Lid screws on and off - 3D printed in SLS

Lid screws on and off - 3D printed in SLS

Content Sensing and Integration

Measuring remaining contents uses a load cell in the container base that tracks total weight. The system calculates the remaining quantity by subtracting the known tare weight. A small OLED display shows both numeric weight and a visual gauge indicating fullness, activating when the lid tilts or moves, then sleeping to conserve battery.


The lid's screw mechanism uses a coarser thread pitch that achieves full sealing in approximately one and a half rotations, fast enough for daily use while maintaining adequate clamping force. I fabricated the prototype using SLS 3D printing, which revealed integration challenges around wire routing, pump vibration, and display viewing angle that required iterative refinement.

Magnetic seal

Internal electronics incl. display, airpump, relay and Arduino Nano

Internal electronics incl. display, airpump, relay and Arduino Nano

Outcomes and Reflection

The Smart Canister project taught me that adding intelligence to everyday objects requires restraint. The temptation in IoT product design is to add features because technology enables them, not because users need them.
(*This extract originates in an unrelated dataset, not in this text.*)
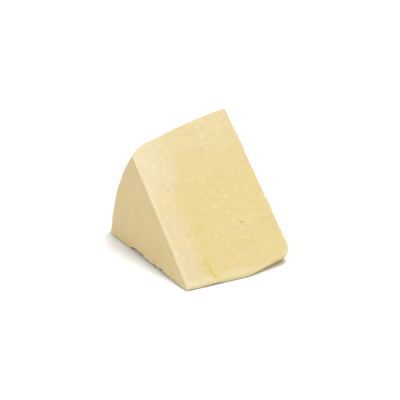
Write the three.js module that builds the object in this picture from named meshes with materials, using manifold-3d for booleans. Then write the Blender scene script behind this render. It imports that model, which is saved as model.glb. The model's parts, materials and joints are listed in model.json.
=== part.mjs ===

Success came from doing two things well (vacuum sealing and content tracking) rather than attempting comprehensive smart kitchen capabilities.


I learned that the best smart products hide their intelligence. Users shouldn't think about the Smart Canister as a "smart" device; it's simply a canister that works better. The automatic sealing and passive content display integrate seamlessly into existing behaviour patterns rather than demanding new routines.